+ Chroniques des Anciens

Pékatralatak

  • INTERVIEW issue d’APATRIDE n° 0 :

Quelles sont vos plus grosses déceptions depuis que vous avez commencé le groupe, et quels sont vos meilleurs souvenirs ?

Melvin : Les plus grosses déceptions, c’est d’abord nos échecs, nos insuffisances, nos concerts ratés ou tout ce qu’on arrive pas à faire, les disques qui mettent trop de temps à sortir, rencontrer une certaine animosité générale, qui fait qu’on est trop politisé pour le punk rock, et trop punk rock pour les circuits crust/punk politisé... Après, les meilleurs souvenirs c’est d’abord de voir le chemin parcouru depuis la première démo, à tous niveaux, et de voir que ce qu’on a déjà réussi à faire dépasse de loin tout ce qu’on pouvait imaginer pouvoir faire !

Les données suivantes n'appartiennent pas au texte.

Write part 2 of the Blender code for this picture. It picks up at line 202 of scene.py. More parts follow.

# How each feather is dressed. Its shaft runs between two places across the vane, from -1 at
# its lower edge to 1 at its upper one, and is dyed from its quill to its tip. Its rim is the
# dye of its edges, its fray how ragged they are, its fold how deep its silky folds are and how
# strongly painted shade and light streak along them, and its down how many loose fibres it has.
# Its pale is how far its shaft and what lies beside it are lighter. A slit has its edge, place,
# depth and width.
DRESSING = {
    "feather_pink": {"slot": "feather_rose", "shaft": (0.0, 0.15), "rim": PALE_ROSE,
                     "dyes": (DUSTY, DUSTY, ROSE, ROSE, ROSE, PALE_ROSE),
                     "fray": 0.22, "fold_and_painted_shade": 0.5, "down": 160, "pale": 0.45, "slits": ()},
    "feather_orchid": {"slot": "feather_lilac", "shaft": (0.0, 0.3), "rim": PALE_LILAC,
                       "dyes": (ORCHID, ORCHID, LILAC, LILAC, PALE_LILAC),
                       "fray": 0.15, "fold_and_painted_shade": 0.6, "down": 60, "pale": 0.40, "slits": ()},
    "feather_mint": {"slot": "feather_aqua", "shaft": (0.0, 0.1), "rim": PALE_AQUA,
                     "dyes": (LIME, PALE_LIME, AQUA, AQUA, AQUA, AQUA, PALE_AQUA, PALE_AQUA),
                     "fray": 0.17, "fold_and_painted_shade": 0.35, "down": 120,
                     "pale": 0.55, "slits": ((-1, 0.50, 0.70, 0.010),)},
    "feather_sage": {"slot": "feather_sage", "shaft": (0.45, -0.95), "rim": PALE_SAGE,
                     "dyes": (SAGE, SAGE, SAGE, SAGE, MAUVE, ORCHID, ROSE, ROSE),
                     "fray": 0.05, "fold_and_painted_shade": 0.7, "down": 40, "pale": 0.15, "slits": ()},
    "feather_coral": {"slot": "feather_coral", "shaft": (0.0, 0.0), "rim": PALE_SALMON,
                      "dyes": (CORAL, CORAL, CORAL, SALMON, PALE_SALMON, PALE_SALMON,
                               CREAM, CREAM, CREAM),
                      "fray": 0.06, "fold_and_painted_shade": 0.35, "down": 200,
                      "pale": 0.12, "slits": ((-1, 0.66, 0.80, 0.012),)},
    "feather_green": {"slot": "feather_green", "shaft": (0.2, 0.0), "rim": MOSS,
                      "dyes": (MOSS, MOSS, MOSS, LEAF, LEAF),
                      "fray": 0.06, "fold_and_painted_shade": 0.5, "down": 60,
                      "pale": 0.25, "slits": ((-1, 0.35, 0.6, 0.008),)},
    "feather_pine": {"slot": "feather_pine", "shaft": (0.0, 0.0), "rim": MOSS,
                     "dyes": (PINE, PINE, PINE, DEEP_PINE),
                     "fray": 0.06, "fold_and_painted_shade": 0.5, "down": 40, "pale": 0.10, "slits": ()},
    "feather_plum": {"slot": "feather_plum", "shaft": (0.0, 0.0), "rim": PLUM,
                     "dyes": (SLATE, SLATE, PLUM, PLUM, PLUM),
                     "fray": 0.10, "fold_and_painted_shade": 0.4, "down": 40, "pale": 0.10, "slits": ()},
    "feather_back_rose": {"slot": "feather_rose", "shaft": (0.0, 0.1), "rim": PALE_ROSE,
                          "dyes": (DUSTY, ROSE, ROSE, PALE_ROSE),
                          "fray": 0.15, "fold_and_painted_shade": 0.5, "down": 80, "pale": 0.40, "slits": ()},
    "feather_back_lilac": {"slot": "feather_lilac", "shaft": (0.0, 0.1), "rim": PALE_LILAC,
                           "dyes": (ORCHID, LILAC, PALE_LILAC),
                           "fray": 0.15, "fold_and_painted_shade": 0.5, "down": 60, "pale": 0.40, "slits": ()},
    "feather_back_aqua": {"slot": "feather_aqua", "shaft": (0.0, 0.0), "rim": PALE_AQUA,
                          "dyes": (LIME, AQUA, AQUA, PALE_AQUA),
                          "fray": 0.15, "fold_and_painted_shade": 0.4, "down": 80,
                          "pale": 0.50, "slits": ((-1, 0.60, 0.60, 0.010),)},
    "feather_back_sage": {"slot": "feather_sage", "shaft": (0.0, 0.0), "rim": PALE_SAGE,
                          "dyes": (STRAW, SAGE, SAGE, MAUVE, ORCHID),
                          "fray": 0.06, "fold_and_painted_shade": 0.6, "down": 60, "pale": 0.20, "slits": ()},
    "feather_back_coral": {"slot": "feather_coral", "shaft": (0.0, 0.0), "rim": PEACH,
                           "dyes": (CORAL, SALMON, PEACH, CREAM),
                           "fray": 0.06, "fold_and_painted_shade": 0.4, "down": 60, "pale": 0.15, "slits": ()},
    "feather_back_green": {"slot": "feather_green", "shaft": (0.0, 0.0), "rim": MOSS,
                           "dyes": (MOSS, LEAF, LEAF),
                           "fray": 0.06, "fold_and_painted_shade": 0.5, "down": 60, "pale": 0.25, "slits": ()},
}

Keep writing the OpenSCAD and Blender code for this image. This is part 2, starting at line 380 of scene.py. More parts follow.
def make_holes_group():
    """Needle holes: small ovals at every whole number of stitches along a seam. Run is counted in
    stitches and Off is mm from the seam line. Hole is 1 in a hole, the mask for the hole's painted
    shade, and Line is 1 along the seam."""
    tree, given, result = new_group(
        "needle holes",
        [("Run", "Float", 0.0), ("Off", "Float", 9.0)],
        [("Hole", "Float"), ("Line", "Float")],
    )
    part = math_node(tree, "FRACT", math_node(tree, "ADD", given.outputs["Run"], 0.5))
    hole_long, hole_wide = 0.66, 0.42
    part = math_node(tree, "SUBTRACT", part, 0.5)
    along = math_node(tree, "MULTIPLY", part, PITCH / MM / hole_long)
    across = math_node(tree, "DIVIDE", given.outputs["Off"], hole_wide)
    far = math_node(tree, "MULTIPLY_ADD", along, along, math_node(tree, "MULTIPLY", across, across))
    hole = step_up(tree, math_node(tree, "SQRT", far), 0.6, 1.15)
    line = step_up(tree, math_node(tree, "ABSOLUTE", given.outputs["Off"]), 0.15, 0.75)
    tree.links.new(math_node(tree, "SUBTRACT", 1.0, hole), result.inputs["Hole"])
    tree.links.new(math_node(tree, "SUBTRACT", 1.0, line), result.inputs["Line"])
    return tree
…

Txantxo : La déception s’est faite petit à petit en voyant les punx patauger dans les années 90 pour finir en grande partie récupérés par le systeme. De menace, le punk est passé à divertissement au même titre que Johnny H. Mes meilleurs souvenirs sont ceux qui me permettent d’avancer vers le futur, ce sont les contacts qui nous permettent d’avoir d’autres contacts, qui nous permettent de rencontrer d’autres gens. Ce ne sont pas vraiment des souvenirs, mais c’est ce qui me permet d’avancer et de comprendre les choses.

Pensez vous faire évoluer les choses par vos chansons et votre engagement ?

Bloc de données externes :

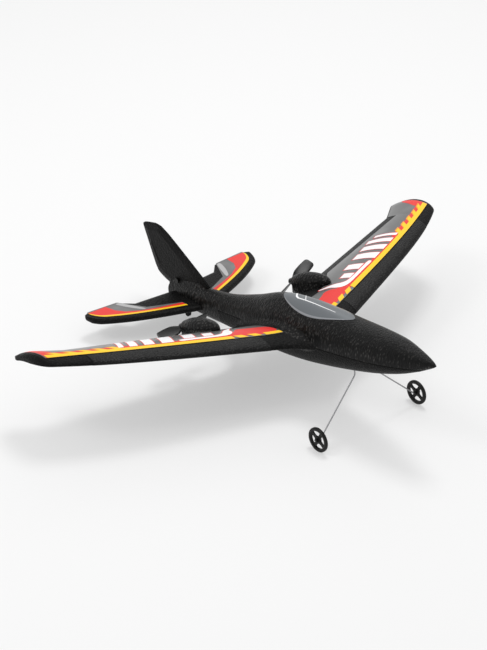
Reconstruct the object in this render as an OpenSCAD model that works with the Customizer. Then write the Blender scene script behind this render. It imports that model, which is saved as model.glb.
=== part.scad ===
// Twin-motor foam glider for radio control, standing on its two wheels and its tail skid.
// Every part is drawn in the airframe's own axes, in millimetres: +X to the nose, +Y to port, +Z up,
// with the fuselage's reference line on the X axis. stance() then tips the airframe nose up and sets it
// on the ground, with the middle of its length above the origin.

/* [Airframe] */
// Nose-up angle of the reference line when the glider stands on its gear
stance_pitch = 12; // [11:0.25:13]
// Squareness of the fuselage's sections: 2 is an ellipse
roundness = 2.2; // [2:0.1:2.6]

/* [Wing] */
// Wing span, tip to tip
wing_span = 380; // [370:2:390]
// Rise of each wing panel towards its tip, in degrees
dihedral = 11.7; // [11:0.1:12.4]
// Angle of the wing's chord to the reference line, in degrees
incidence = 3.7; // [3:0.1:4.4]
// Camber of the wing's section, as a part of its chord
camber = 0.062; // [0.05:0.002:0.07]
// Thickness of the wing at its root
wing_root_t = 10.5; // [9.5:0.25:11]
// Thickness of the wing at its tip
wing_tip_t = 5.8; // [5:0.2:6.4]
// Thickness of the printed film on the wings and the tailplane
film_t = 0.2; // [0.15:0.05:0.3]
// Diameter of the carbon rod in each wing
spar_d = 2; // [1.5:0.1:2.2]

/* [Tail] */
// Span of the tailplane, tip to tip
tail_span = 164; // [160:1:168]
// Thickness of the tailplane
tail_t = 4.8; // [4:0.2:5]
// Thickness of the fin
fin_t = 4; // [3:0.25:4.5]

/* [Power] */
// Diameter of each propeller
prop_d = 46; // [42:1:50]
// Distance of each propeller's axis from the middle plane
prop_y = 54; // [53:0.5:55]
// Nose-up angle of the motors to the reference line, in degrees
thrust_tilt = 10; // [8:0.5:12]
// Diameter of each motor's can
motor_d = 7; // [6:0.1:7.4]
// Travel of the power switch
switch_travel = 2; // [1.5:0.1:2.2]

/* [Running gear] */
// Distance between the middle planes of the two wheels
track = 96; // [92:1:100]
// Diameter of each wheel
wheel_d = 18.6; // [18:0.1:19.4]
// Width of each wheel's rim
rim_w = 2; // [1.8:0.1:2.4]
// Diameter of the steel gear wire
wire_d = 1; // [0.8:0.1:1.2]

/* [Hidden] */

$fn = 48;
gap = 0.1;
run = 0.05;
half_span = wing_span / 2;
half_tail = tail_span / 2;
wheel_y = track / 2;

// Fuselage stations: [X, top, bottom, half width]
STATIONS = [
    [157.5, 0.5, -0.3, 0.4], [155, 2.1, -1.8, 1.9], [150, 4.3, -3.9, 4.1], [141, 7.6, -7.4, 7.3],
    [125, 12.2, -12.2, 12], [105, 14.9, -16.2, 15.2], [82, 17.2, -19.4, 16.8], [55, 20.3, -22.4, 17.2],
    [28, 22.6, -24.4, 16.5], [0, 21.6, -24.6, 14.5], [-28, 14.5, -22.4, 11.5], [-60, 8.4, -19, 8.5],
    [-90, 7.4, -16.2, 6.6], [-115, 6, -13.5, 5.2], [-138, 3, -9.6, 3.4]];
seam_z = -4;
nose_x = STATIONS[0][0];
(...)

Melvin : Faire évoluer les choses ? C’est un peu vague comme idée... Après vu les retours qu’on a (courriers, concerts,...) j’ai l’impression que ce qu’on fait a marqué positivement ou negativement quelques dizaines de personnes, au début je dessinais ou j’écrivais surtout pour me faire plaisir, aujourd’hui je me rend compte qu’il y a pas mal de gens qui écoutent ou qui voient ce qu’on fait... c’est plus tout à fait pareil, on est un peu obligé de se justifier, notament dans pas mal d’interviews, donc c’est des preuves pour nous qu’on fait évoluer les choses avec le groupe... Après il s’agit de voir si c’est positif ou pas...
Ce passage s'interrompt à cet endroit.